● **Your objective**:
Look through the listing and locate every line containing the word "that"; copy those lines.
+++ Source excerpt +++
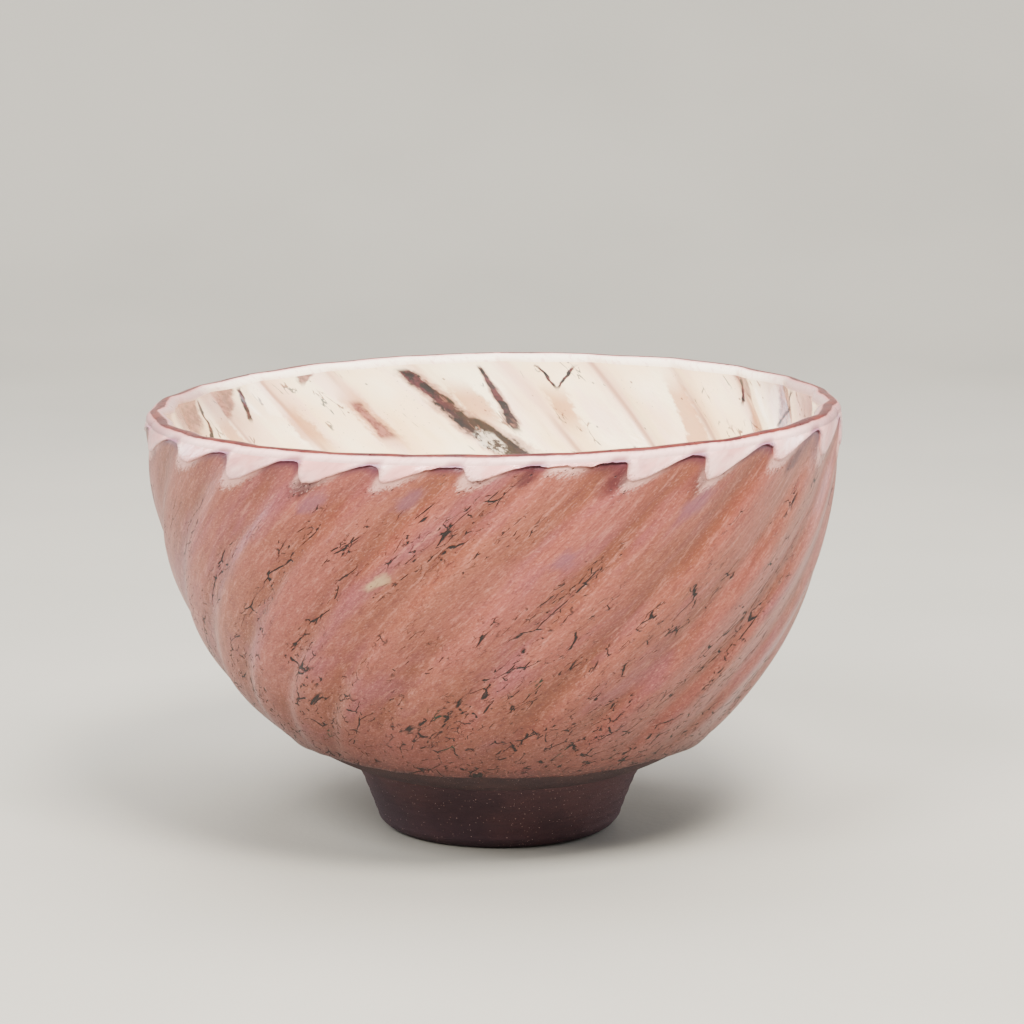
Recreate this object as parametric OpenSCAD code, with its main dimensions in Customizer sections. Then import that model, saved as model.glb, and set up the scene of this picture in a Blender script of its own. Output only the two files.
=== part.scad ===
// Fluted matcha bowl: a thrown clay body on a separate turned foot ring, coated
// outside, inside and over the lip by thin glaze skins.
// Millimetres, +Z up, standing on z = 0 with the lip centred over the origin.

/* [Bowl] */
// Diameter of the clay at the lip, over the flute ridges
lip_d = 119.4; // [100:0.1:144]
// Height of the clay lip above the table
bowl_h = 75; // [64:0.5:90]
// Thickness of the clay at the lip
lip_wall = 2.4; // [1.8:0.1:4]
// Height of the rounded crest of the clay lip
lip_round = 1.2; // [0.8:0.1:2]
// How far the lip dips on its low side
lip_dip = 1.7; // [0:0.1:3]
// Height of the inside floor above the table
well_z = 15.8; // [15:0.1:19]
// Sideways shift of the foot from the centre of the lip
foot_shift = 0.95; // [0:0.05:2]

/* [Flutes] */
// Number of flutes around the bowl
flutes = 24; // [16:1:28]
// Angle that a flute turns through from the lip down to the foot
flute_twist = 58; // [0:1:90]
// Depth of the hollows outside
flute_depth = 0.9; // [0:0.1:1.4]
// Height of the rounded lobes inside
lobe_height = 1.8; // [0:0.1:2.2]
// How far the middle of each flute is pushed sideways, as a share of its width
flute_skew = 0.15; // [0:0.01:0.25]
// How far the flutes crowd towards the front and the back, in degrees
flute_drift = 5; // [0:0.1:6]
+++
● **Exercise solution**:
Recreate this object as parametric OpenSCAD code, with its main dimensions in Customizer sections. Then import that model, saved as model.glb, and set up the scene of this picture in a Blender script of its own. Output only the two files.
// Angle that a flute turns through from the lip down to the foot